### EXERCISE DIRECTIONS
Will you repeat only the lines beginning at the one that mentions "The FreeCAD and" and ending at the one that mentions "return group(hose_run(route, hose_pitch * i, 26.0)", both of them included, exactly?

### LISTING

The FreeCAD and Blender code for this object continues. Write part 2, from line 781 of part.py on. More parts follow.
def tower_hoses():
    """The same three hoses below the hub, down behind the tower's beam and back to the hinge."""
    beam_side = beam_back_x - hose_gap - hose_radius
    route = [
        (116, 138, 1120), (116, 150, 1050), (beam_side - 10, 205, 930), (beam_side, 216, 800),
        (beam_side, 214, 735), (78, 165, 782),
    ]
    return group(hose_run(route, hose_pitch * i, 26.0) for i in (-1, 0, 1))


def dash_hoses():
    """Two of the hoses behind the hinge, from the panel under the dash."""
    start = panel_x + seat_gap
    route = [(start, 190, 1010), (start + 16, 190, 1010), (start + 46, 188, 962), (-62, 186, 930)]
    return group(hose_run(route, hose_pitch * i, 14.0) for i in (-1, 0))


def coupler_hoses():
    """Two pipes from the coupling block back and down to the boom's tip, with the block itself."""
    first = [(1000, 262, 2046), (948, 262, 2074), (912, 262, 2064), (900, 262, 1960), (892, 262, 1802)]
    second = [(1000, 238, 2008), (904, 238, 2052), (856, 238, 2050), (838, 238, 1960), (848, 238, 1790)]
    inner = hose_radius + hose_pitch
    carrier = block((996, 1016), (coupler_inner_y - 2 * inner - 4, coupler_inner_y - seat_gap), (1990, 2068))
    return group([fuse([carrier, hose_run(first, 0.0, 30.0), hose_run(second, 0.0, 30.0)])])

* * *

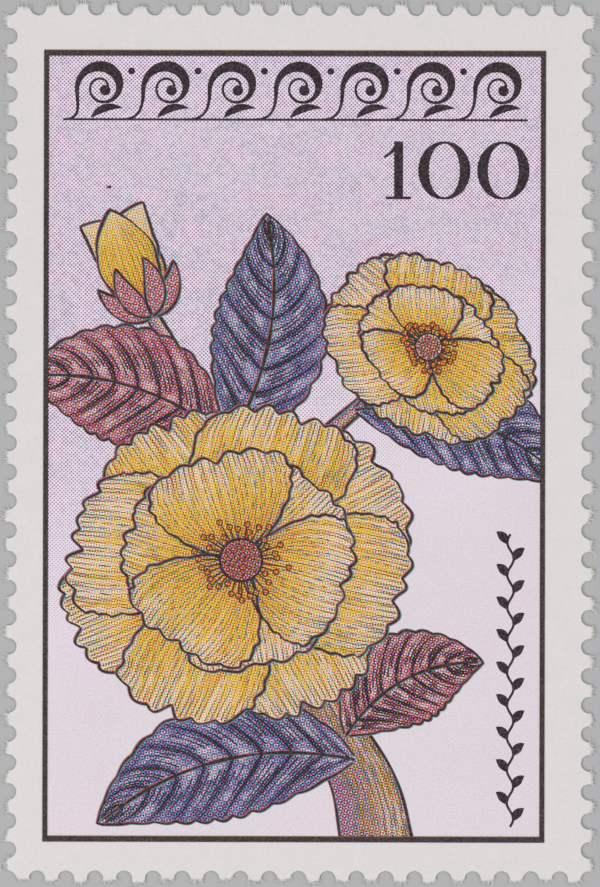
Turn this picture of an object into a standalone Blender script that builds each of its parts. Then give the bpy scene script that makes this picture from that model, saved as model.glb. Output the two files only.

### ANSWER
The FreeCAD and Blender code for this object continues. Write part 2, from line 781 of part.py on. More parts follow.
def tower_hoses():
    """The same three hoses below the hub, down behind the tower's beam and back to the hinge."""
    beam_side = beam_back_x - hose_gap - hose_radius
    route = [
        (116, 138, 1120), (116, 150, 1050), (beam_side - 10, 205, 930), (beam_side, 216, 800),
        (beam_side, 214, 735), (78, 165, 782),
    ]
    return group(hose_run(route, hose_pitch * i, 26.0) for i in (-1, 0, 1))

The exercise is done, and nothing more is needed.